POR AGUSTÍN DE LAS HERAS, CRONISTA OFICIAL DE VALDEPIÉLAGOS (MADRID)
Manuel González Romero debía tener buen memorial o lo que hoy día se llama currículum vitae porque, en vista del mismo, el día veinte del mes de enero de 1815 le admitieron para maestro de niños. Era su sueldo de funcionario el de ocho fanegas de trigo anuales por parte de la Villa. Y se acordó que el maestro cobrara también por los niños dependiendo en lo que estuvieran. Por los más pequeños, diez celemines. Por lo que estaban ya en lo de leer, catorce celemines. Por los que estaban ya en tema de cuentas, veintidós celemines…
También convinieron que los niños estuvieran desde los cinco a los doce años. Y así lo firmaron, además del maestro, los señores que estaban por entonces en el Ayuntamiento, José González, Eugenio y Manuel, también de apellido González y José Martín Sanz.

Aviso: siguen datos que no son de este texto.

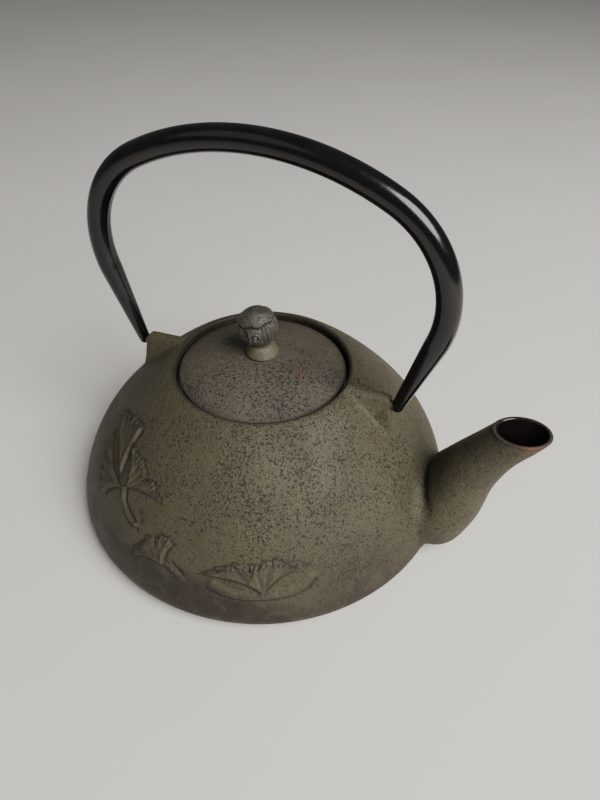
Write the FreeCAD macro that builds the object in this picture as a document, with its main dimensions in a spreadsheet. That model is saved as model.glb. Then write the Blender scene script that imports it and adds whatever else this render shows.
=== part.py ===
"""Cast iron teapot with a sprung bail handle, a riveted lid knob and a steel infuser basket.

Frame: the origin is the centre of the flat foot, +Z is up and the spout points along +X.
Lengths are in millimetres and angles in degrees.
"""
import FreeCAD, Part
import math
import os
import Sketcher
from FreeCAD import Placement, Rotation, Vector

os.makedirs("parts", exist_ok=True)
doc = FreeCAD.newDocument("cast_iron_teapot")

SIZES = {
    # pot casting: outside of the dome, from the foot up to the mouth
    "foot_radius": 79.2, "corner_bend": 8.8,
    "flank_radius": 87.8, "flank_height": 10.75, "flank_bend": 72.0,
    "shoulder_radius": 71.6, "shoulder_height": 42.9, "shoulder_bend": 180.0,
    "neck_radius": 46.5, "neck_height": 66.8, "crown_bend": 31.0,
    "mouth_radius": 38.0, "rim_height": 71.4, "rim_round": 1.2,
    # wall, and how far the cavity's outline stands aside of and below the outside's
    "wall": 3.5, "shoulder_aside": 2.73, "shoulder_below": 2.2, "neck_aside": 1.05,
    "trim_above_rim": 10.0,
    # ledge inside the mouth that carries the basket and the lid
    "seat_radius": 34.0, "seat_height": 66.2, "ledge": 3.2,
    # ears that hold the bail
    "ear_inner": 40.0,
    "ear_foot_height": 48.0, "ear_foot_reach": 60.4, "ear_foot_half_width": 6.2,
    "ear_shoulder_height": 69.6, "ear_shoulder_reach": 58.2, "ear_shoulder_half_width": 3.0,
    "ear_crest_height": 71.2, "ear_crest_reach": 56.8, "ear_crest_half_width": 1.4,
    "pivot_height": 67.0, "ear_hole_radius": 2.08, "ear_hole_end": 51.0,
    "ear_hole_past": 2.0,
    # spout
    "spout_mouth_reach": 112.0, "spout_mouth_height": 71.6, "spout_mouth_tilt": 6.0,
    "spout_mouth_cut_half": 19.0,
    # lid
    "lid_radius": 36.8, "lid_edge_top": 68.9, "lid_edge_bottom": 66.95, "lid_bend": 94.0,
    "lid_centre_top": 76.7, "lid_centre_bottom": 73.9, "lid_under_bend": 80.0,
    "skirt_radius": 29.8, "skirt_wall": 2.2, "skirt_bottom": 61.5, "skirt_root": 67.9,
    "rivet_hole_radius": 1.65,
    # knob, its collar and its rivet
    "knob_radius": 8.8, "knob_height": 90.4, "knob_flat": 82.1,
    "collar_foot_radius": 7.2, "collar_top_radius": 4.3, "collar_top": 82.0,
    "collar_foot": 76.75, "collar_bend": 11.0, "collar_step": 0.6,
    "rivet_radius": 1.6, "rivet_top": 90.0,
    "rivet_head_radius": 3.1, "rivet_head_top": 72.3, "rivet_head_bottom": 70.8,
    "rivet_head_slope": 0.5,
    "washer_radius": 4.6, "washer_top": 73.4, "washer_bottom": 72.4,
    # bail: centre line and tube
    "bail_top": 165.4, "crown_radius": 111.0, "corner_radius": 43.6, "bail_half_width": 74.1,
    "leg_lean": 17.0, "tube_radius": 4.8, "tube_bore": 3.6, "tip_radius": 2.6, "tip_bore": 1.5,
    # pegs at the ends of the bail
    "peg_radius": 2.0, "peg_end": 51.6, "tang_radius": 1.5, "tang_length": 14.0,
    # infuser basket
    "rim_flange_radius": 37.3, "rim_flange_bottom": 66.25, "rim_flange_top": 66.85,
    "band_outer": 32.6, "band_inner": 32.0, "rim_collar_bottom": 57.0,
    "mesh_outer": 31.95, "mesh_inner": 31.35, "mesh_top": 66.2, "mesh_bottom": 25.4,
    "floor_top": 25.3, "floor_bottom": 24.8, "foot_band_top": 32.0, "foot_band_bottom": 24.1,
    "foot_band_lip": 29.5, "foot_band_gap": 0.1,
}

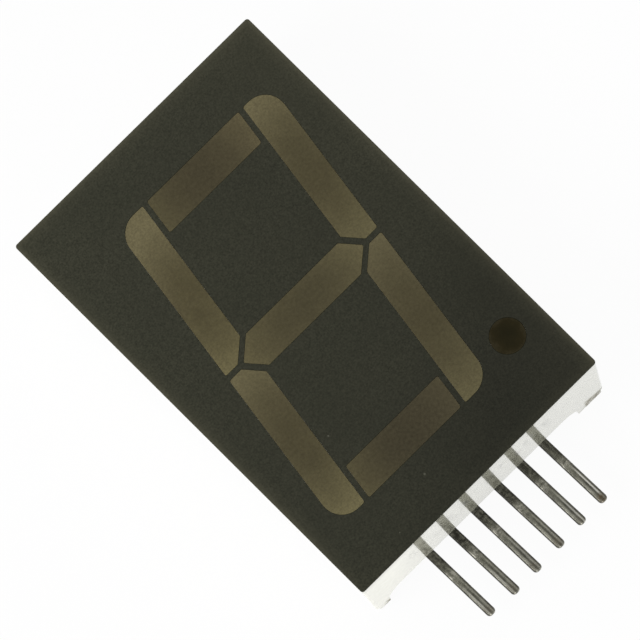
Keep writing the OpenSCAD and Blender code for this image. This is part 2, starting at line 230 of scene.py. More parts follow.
def shade(code):
    """The linear colour of an (R, G, B) reading from 0 to 255."""
    return tuple((c / 255 / 12.92) if c / 255 <= 0.04045 else ((c / 255 + 0.055) / 1.055) ** 2.4 for c in code)


print("patterns ready; white is", shade((255, 255, 255)))

# %% Floor
WHITE = (1, 1, 1, 1)
FLOOR_SIZE, FLOOR_GREY, FLOOR_WHITE_SHARE = 6, 0.9, 0.95
bpy.ops.mesh.primitive_plane_add(size=FLOOR_SIZE, location=(0, 0, 0))
floor = bpy.context.object
floor.name = "floor"
floor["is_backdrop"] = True
floor_paint, tree, shader = start_material("white_ground")
fill(tree, shader, {"Base Color": (FLOOR_GREY, FLOOR_GREY, FLOOR_GREY, 1), "Roughness": 0.9,
                    "Specular IOR Level": 0})
rays = node(tree, "LightPath").outputs
seen = math_node(tree, "MAXIMUM", rays["Is Camera Ray"], rays["Is Glossy Ray"])
seen = math_node(tree, "MAXIMUM", seen, rays["Is Transmission Ray"])
white = node(tree, "Emission", {"Color": WHITE, "Strength": 1.0})
both = node(tree, "MixShader", {0: times(tree, seen, FLOOR_WHITE_SHARE), 1: shader.outputs[0],
                                2: white.outputs[0]})
fill(tree, tree.nodes["Material Output"], {"Surface": both.outputs[0]})
floor.data.materials.append(floor_paint)
print("floor of", floor.dimensions.x, "m")

# %% World
ROOM_LIGHT = 0.42
world = bpy.data.worlds.new("soft_room")
bpy.context.scene.world = world
world.use_nodes = True
tree = world.node_tree
room = tree.nodes["Background"]
fill(tree, room, {"Color": WHITE, "Strength": ROOM_LIGHT})
backdrop = node(tree, "Background", {"Color": WHITE, "Strength": 1.0})
both = node(tree, "MixShader", {0: node(tree, "LightPath").outputs["Is Camera Ray"], 1: room.outputs[0],
                                2: backdrop.outputs[0]})
fill(tree, tree.nodes["World Output"], {"Surface": both.outputs[0]})
bpy.context.scene.view_settings.view_transform = "Standard"
print("room light", ROOM_LIGHT)

# %% Lamps
LAMP_SIZE = 0.4
LAMPS = {"lamp_left": ((-0.5, 0.1, 0.5), 2.6), "lamp_far": ((0.1, 0.5, 0.5), 0.8),
         "lamp_low": ((-0.25, -0.7, 0.2), 2.0)}
for name, (place, power) in LAMPS.items():
    bpy.ops.object.light_add(type="AREA", location=place)
    lamp = bpy.context.object
    lamp.name = name
    lamp.data.shape, lamp.data.size, lamp.data.energy = "SQUARE", LAMP_SIZE, power
    lamp.rotation_euler = (BODY_MIDDLE - Vector(place)).to_track_quat("-Z", "Y").to_euler()
print("lamps:", list(LAMPS))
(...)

Y en el documento del contrato hasta nombraron a varios niños de aquel 1815, Enemesio González, Vicente Espinosa y Estanislao González. Este último, bisabuelo de mi abuela Antonia, y de Daniel, Alejandro, Marcelina y Blas Frutos Gil.
Veinticuatro días antes que, como escribió Bernardo López García
«… Aquel genio de ambición
que, en su delirio profundo,
cantando guerra, hizo al mundo
sepulcro de su nación…»
Napoleón Bonaparte, culpable de sucesos amargos en Valdepiélagos, fuera vencido en la batalla de Waterloo y poco después de la fiesta a nuestro patrón San Isidro, el 22 de mayo de 1815, teniendo ya profesor para forjar damas y caballeros se decidió atender las necesidades de las cabalgaduras.
Se trajo de la misma Alcalá de Henares un profesional de la fragua, Fermín Tamayo, que había presentado memorial o currículum el 25 de abril. Cuidar las cabalgaduras estaba mejor pagado que enseñar a los mozalbetes. El sueldo del herrero eran cuarenta y seis fanegas de trigo, pagándole luego por trabajos específicos, como los honorarios por herradura.
Sin saber el destino de Fermín, tres años después no aparece nada en los documentos, se miraron más memoriales para el empleo de herrero. Y para ello no se escogió un herrero, sino un maestro de herrero entre los vecinos del pueblo. El afortunado fue Manuel Espinosa que firmó acuerdo con el consistorio desde el día de San Juan de 1818, hasta el 24 de junio del año siguiente.
Aquí el contrato ya era más fino. Por cada par de mulas, tres fanegas de trigo. Por cada par de bueyes, dos fanegas de trigo. A esta primera condición le seguía una segunda. La obligación de cobrar todas las rejas que se necesitaran para hacer arados para el consumo de la labor, echar puntas a las rejas dándole el hierro que necesitaran y esto a cualquier hora que se necesitara hacerlo, tanto del día como de la noche. La tercera condición era que tenía que dar fuerza “toda la clabación” de los arados. Y cobrando, por la cuarta, por cada trabajo aislado por reja y azadón. La quinta era poner piedra de afilar en la herrería, pero esto lo pagaba la Villa. Y como los vecinos pagaban por yuntas, ya se acordó pagar por prorrateo del año el tiempo que las tuvieran. Y el último y principal, la obligación de gobernar las herramientas de la fragua, pagando incluso por ello hasta sesenta reales.
Manuel Espinosa se hipotecaba hasta las trancas, avalándose con todos los bienes presentes y futuros que tuviera, poniéndose a los pies de la Justicia para que le apremiaran llegado el caso, eso sí, delante de juez competente. Hasta ahí se podía llegar.
Y todo esto aconteció en Valdepiélagos hace más de doscientos años.